FUDGE: Ken, let me go – let me get back to you and – with this question of – of the cost of nuclear power because that was kind of Dan’s – one of Dan’s main – main questions: How can you say that this is cheap when you have to pay for the Yucca Mountain Repository? I guess you could also say, how can you say it’s cheap when it costs God knows how many millions of dollars to build the plant?

SCHULTZ: Billions.

FUDGE: Billions of dollars.

SCHULTZ: Bill – billions of dollars.

FUDGE: So – so how – how can you say this is cheap energy? I don’t know if you are saying that but…

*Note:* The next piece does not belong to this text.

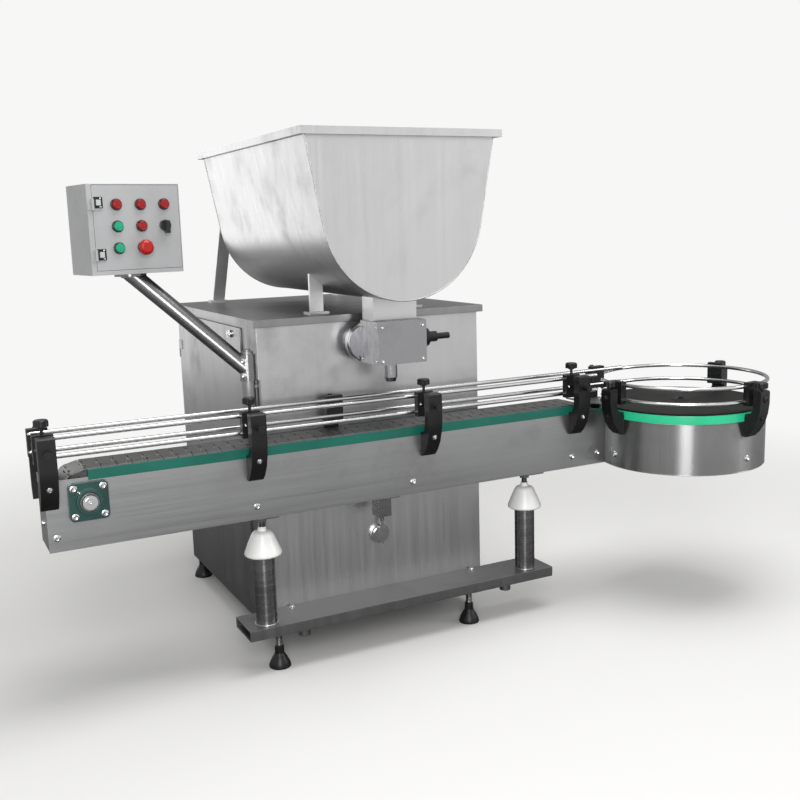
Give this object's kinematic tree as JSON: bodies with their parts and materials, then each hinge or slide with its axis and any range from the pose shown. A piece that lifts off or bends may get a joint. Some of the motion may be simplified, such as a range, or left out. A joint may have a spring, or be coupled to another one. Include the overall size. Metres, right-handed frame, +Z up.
{
  "type": "honey filling machine",
  "caption": "Piston filling machine: U-shaped hopper on a sheet steel cabinet, slat conveyor with guide rods, round collecting turntable and swing-arm control box.",
  "frame": {"origin": "centre of the machine's outline, on the floor", "axes": "+X along the conveyor from its drive end to the turntable, +Y from the conveyor to the rear of the cabinet, +Z up"},
  "size_m": [2.2402, 1.3592, 1.466],
  "materials": {
    "cabinet_steel": "satin, brushed upwards",
    "plate_steel": "satin, brushed along the conveyor",
    "hopper_steel": "satin",
    "drum_steel": "satin, brushed round the drum",
    "tube_steel": "fine ground",
    "chain_steel": "worn smooth",
    "bright_trim": "polished",
    "polished_steel": "polished",
    "valve_steel": "machined",
    "black_plastic": "fine grain",
    "disc_plastic": "semi-matte, rubbed",
    "white_plastic": "semi-gloss",
    "green_plastic": "smooth",
    "sprocket_plastic": "moulded",
    "bearing_iron": "painted casting",
    "motor_paint": "satin paint",
    "cylinder_aluminium": "anodised",
    "box_paint": "fine textured paint",
    "red_button": "gloss",
    "green_button": "gloss",
    "selector_black": "semi-gloss"
  },
  "bodies": {
    "machine": {"cabinet_shell": "cabinet_steel", "front_panel": "cabinet_steel", "cabinet_lid": "cabinet_steel", "base_rail": "cabinet_steel", "arm_post": "cabinet_steel", "front_side_plate": "plate_steel", "rear_side_plate": "plate_steel", "cross_members": "plate_steel", "transfer_plate": "plate_steel", "hopper": "hopper_steel", "hopper_legs": "hopper_steel", "hopper_neck": "hopper_steel", "table_drum": "drum_steel", "posts": "tube_steel", "height_screws": "tube_steel", "slat_chain": "chain_steel", "frame_bolts": "bright_trim", "guide_rings": "bright_trim", "product_cylinder": "polished_steel", "tube_clamp": "polished_steel", "filling_nozzle": "polished_steel", "valve_block": "valve_steel", "levelling_feet": "black_plastic", "guide_brackets": "black_plastic", "guide_knobs": "black_plastic", "ring_brackets": "black_plastic", "post_caps": "white_plastic", "wear_strips": "green_plastic", "table_rim": "green_plastic", "shaft_bearings": "bearing_iron", "gearmotor": "motor_paint", "table_drive": "motor_paint", "air_cylinder": "cylinder_aluminium"},
    "side_door": {"service_door": "cabinet_steel"},
    "door_lock": {"door_lock": "bright_trim"},
    "panel_latch": {"panel_latch": "bright_trim"},
    "drive": {"drive_shaft": "tube_steel", "drive_sprockets": "sprocket_plastic"},
    "idler": {"idler_sprockets": "sprocket_plastic"},
    "front_guides": {"front_guide_rods": "bright_trim", "front_guide_clips": "black_plastic"},
    "rear_guides": {"rear_guide_rods": "bright_trim", "rear_guide_clips": "black_plastic"},
    "table": {"table_disc": "disc_plastic", "table_shaft": "tube_steel"},
    "valve": {"valve_plug": "valve_steel", "valve_handle": "black_plastic"},
    "piston": {"product_piston": "valve_steel"},
    "arm": {"swing_arm": "cabinet_steel", "control_box": "box_paint"},
    "box_door": {"box_door": "box_paint", "button_bezels": "bright_trim"},
    "red_1": {"red_button_1": "red_button"},
    "red_2": {"red_button_2": "red_button"},
    "red_3": {"red_button_3": "red_button"},
    "red_4": {"red_button_4": "red_button"},
    "green_1": {"green_button_1": "green_button"},
    "green_2": {"green_button_2": "green_button"},
    "selector": {"selector_knob": "selector_black"},
    "stop": {"stop_button": "red_button"}
  },
  "joints": [
    {"name": "side_door_hinge", "type": "hinge", "parent": "machine", "child": "side_door", "pos_m": [-0.50965, 0.64365, 0.52], "axis": [0, 0, -1], "range_deg": [0, 110]},
    {"name": "door_lock_turn", "type": "hinge", "parent": "side_door", "child": "door_lock", "pos_m": [-0.51115, 0.05765, 0.918], "axis": [1, 0, 0], "range_deg": [0, 90]},
    {"name": "panel_latch_turn", "type": "hinge", "parent": "machine", "child": "panel_latch", "pos_m": [-0.15315, -0.15235, 0.311], "axis": [0, 1, 0], "range_deg": [0, 90]},
    {"name": "drive_spin", "type": "hinge", "parent": "machine", "child": "drive", "pos_m": [-1.00315, -0.23236, 0.576], "axis": [0, 1, 0], "continuous": true},
    {"name": "idler_spin", "type": "hinge", "parent": "machine", "child": "idler", "pos_m": [0.48275, -0.23236, 0.576], "axis": [0, 1, 0], "continuous": true},
    {"name": "front_guide_shift", "type": "slide", "parent": "machine", "child": "front_guides", "axis": [0, 1, 0], "range_m": [-0.012, 0.015]},
    {"name": "rear_guide_shift", "type": "slide", "parent": "machine", "child": "rear_guides", "axis": [0, 1, 0], "range_m": [-0.008, 0.004]},
    {"name": "table_spin", "type": "hinge", "parent": "machine", "child": "table", "pos_m": [0.82485, -0.36735, 0.64], "axis": [0, 0, 1], "continuous": true},
    {"name": "valve_turn", "type": "hinge", "parent": "machine", "child": "valve", "pos_m": [-0.14315, -0.24535, 0.898], "axis": [-1, 0, 0], "range_deg": [0, 90]},
    {"name": "piston_stroke", "type": "slide", "parent": "machine", "child": "piston", "axis": [0, 1, 0], "range_m": [0, 0.15]},
    {"name": "arm_swing", "type": "hinge", "parent": "machine", "child": "arm", "pos_m": [-0.53215, -0.14636, 0.844], "axis": [0, 0, 1], "range_deg": [-45, 60]},
    {"name": "box_door_hinge", "type": "hinge", "parent": "arm", "child": "box_door", "pos_m": [-0.91076, -0.1523, 1.23], "axis": [0, 0, -1], "range_deg": [0, 120]},
    {"name": "red_1_press", "type": "slide", "parent": "box_door", "child": "red_1", "axis": [-0.1736, 0.9848, 0], "range_m": [0, 0.004], "stiffness_N_per_m": 400},
    {"name": "red_2_press", "type": "slide", "parent": "box_door", "child": "red_2", "axis": [-0.1736, 0.9848, 0], "range_m": [0, 0.004], "stiffness_N_per_m": 400},
    {"name": "red_3_press", "type": "slide", "parent": "box_door", "child": "red_3", "axis": [-0.1736, 0.9848, 0], "range_m": [0, 0.004], "stiffness_N_per_m": 400},
    {"name": "red_4_press", "type": "slide", "parent": "box_door", "child": "red_4", "axis": [-0.1736, 0.9848, 0], "range_m": [0, 0.004], "stiffness_N_per_m": 400},
    {"name": "green_1_press", "type": "slide", "parent": "box_door", "child": "green_1", "axis": [-0.1736, 0.9848, 0], "range_m": [0, 0.004], "stiffness_N_per_m": 400},
    {"name": "green_2_press", "type": "slide", "parent": "box_door", "child": "green_2", "axis": [-0.1736, 0.9848, 0], "range_m": [0, 0.004], "stiffness_N_per_m": 400},
    {"name": "stop_press", "type": "slide", "parent": "box_door", "child": "stop", "axis": [-0.1736, 0.9848, 0], "range_m": [0, 0.005], "stiffness_N_per_m": 500},
    {"name": "selector_turn", "type": "hinge", "parent": "box_door", "child": "selector", "pos_m": [-0.7254, -0.11515, 1.2325], "axis": [-0.1736, 0.9848, 0], "range_deg": [-45, 45]}
  ],
  "couplings": [
    {"joint": "idler_spin", "follows": "drive_spin", "ratio": 1}
  ]
}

SCHULTZ: Bill – I am saying that.

FUDGE: All right.

SCHULTZ: Bill’s answer was a hundred percent correct. The cost per kilowatt hour of electricity generated from nuclear power, for all of that work, the digging the hole in the ground, monitoring it, testing it, etcetera, is – is a tenth of a cent per kilowatt hour. We – our – we normally pay about a dime, ten cents a kilowatt hour, for our electricity, so one-tenth of one cent more for the waste repository.

FUDGE: All right.

SCHULTZ: Nuclear power is, indeed, capital intensive but the operating costs are really quite low. The analogy here, you say, my goodness, look how expensive nuclear power is; they cost literally a billion dollars for each plant. Well, the – the average cost over a thirty or sixty year, even sixty year, lifetime of that plant means that the cost of nuclear power is, right now, the cheapest way to generate electricity. A lot of that is due to the fact that these plants were built a long time ago. When I bought my house thirty years ago, I – it was a real stretch for me to – to pay the interest on the – pay the loan payments. It was three hundred dollars a month, and it still is today, three hundred dollars a month. Same with a nuclear power plant. You pay up front, you – then you keep paying that and as inflation goes along, now, today, nuclear power is the cheapest way to generate electricity in the United States.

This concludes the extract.